SubMERGE Read about project
SubMERGE
Much of the vocabulary of movement- of exhalation and inspiration- reflects the capillary processes of trees. The fractal attenuation of trunks to twigs parallels the circulatory systems of humans and rivers. From above, the Mississippi delta resembles a tree. Histologies from the brain’s seat of sensory and motor control look like trees. Subways, highways, sewers, bile ducts and hepatic arteries branch and merge, circulate and drain. The flow is inexorable.
In the woods, as the sun moves, trees draw and redraw their reciprocal forms in shadows on the ground; their canopies filter the sky. After a hurricane, empty pilings stand where houses used to be. Torn and spindled stumps and twisted splintery shrapnel are the forensic remains of trees.
Once I drove a long way to visit a venerable old tree. But I needed a canoe to reach it. Daily, Louisiana cedes ground to rising water. The weather grows ever more unpredictable. In heavy downpours, we say the sky is opening. Wind and water shape us.

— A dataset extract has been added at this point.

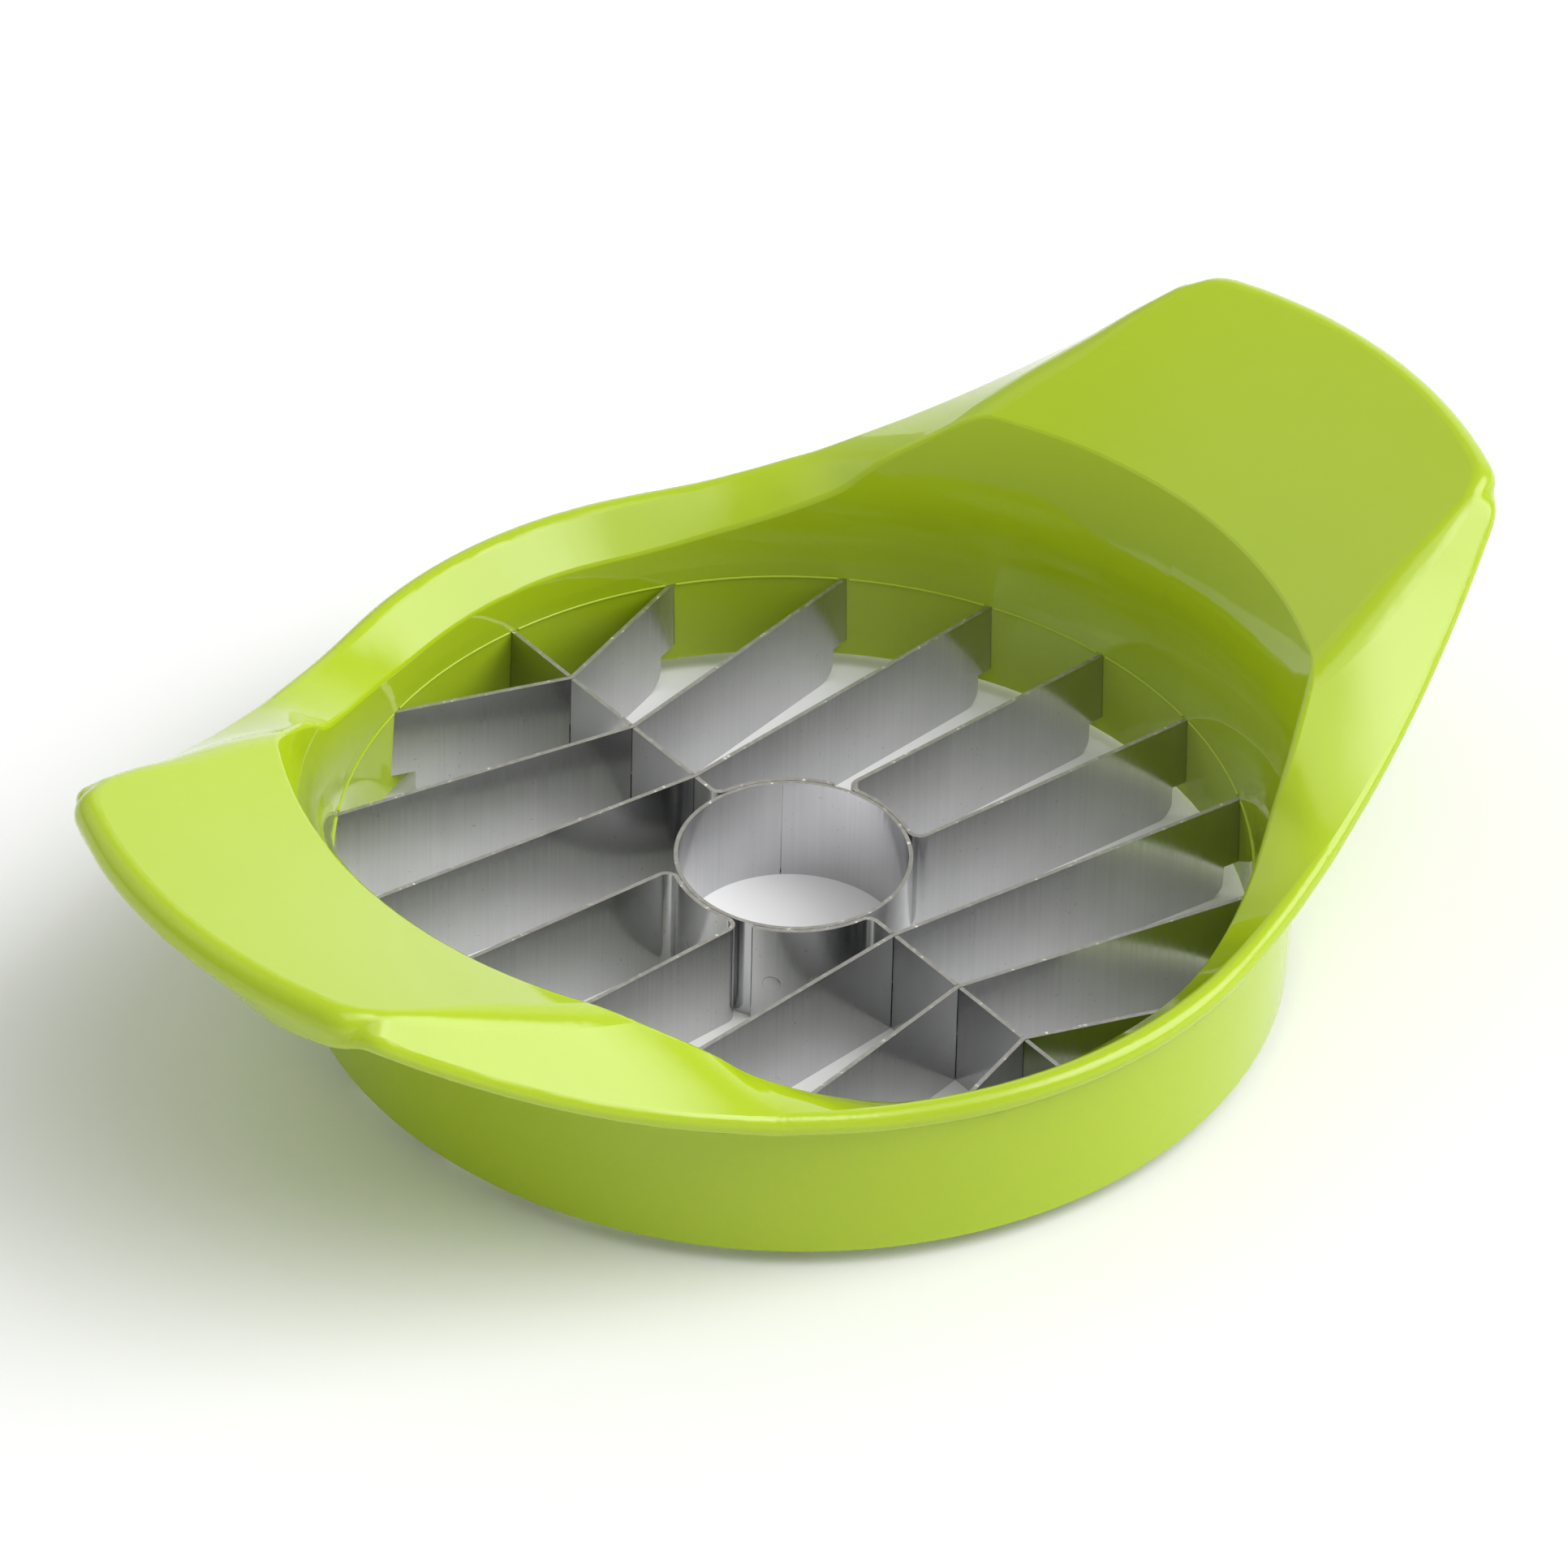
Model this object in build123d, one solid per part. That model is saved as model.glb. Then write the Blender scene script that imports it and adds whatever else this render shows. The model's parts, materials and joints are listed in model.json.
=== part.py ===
from build123d import *
import os
from math import acos, atan2, cos, radians, sin, sqrt

# Apple wedge press: a one-piece moulded frame with two raised grips, and a cutter
# of thin steel strips moulded into its bore.  Millimetres, +Z up.  The origin is on
# the bore's axis, in the plane of the cutting edges that the press rests on.
# +X runs out over one grip, +Y along the cutter's spine.

# ---- cutter strips ----
sheet = 0.5                     # thickness of the strips
strip_height = 12.7
ring_radius = 13.0              # outside of the core ring
ring_wall = 0.45
ring_seam = 0.15                # butt gap where the ring's ends meet
ring_seam_angle = 57
weld_gap = 0.05                 # between the ring and what is welded to it
slot_clearance = 0.08           # round each strip in its half-lap slot
bend_radius = 1.0               # inside the bends beside the ring
foot_end_angle = 33             # where a spine strip's foot ends on the ring
node_distance = 17.39           # first crossing on the spine, from the axis
node_pitch = 11.03
cross_angles = (25.65, 45.1, 67.5)    # where the cross strips meet the wall
fork_angle = 8.4                # where the forked strips meet the wall
fork_root_angle = 25.3          # where they leave the ring
fork_root_gap = 1.0

# ---- strip ends ----
tab_depth = 1.8                 # length moulded into the wall
tab_height = 8.7
tab_clearance = 0.03            # round each tab in its pocket
end_setback = 1.6               # free lower corner, short of the wall
end_corner = 2.0                # rounding of that corner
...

The Mississippi clogs with sediment. An artery in the brain obstructs and explodes. Balls of grease block sewers; tar balls sink in the gulf. A fender-bender becomes a bottleneck. The lights under the dock draw the fish, and bait balls circle. The housing bubble, the sprawl, the fallow subdivisions. Once you build a road, the lumber trucks follow. Young trees, loose-grained, their growth spurts laminated into plywood, sawn into posts lift houses ever higher. Runoff, backflow, effluvia: oil and water mix. The flow is inexorable.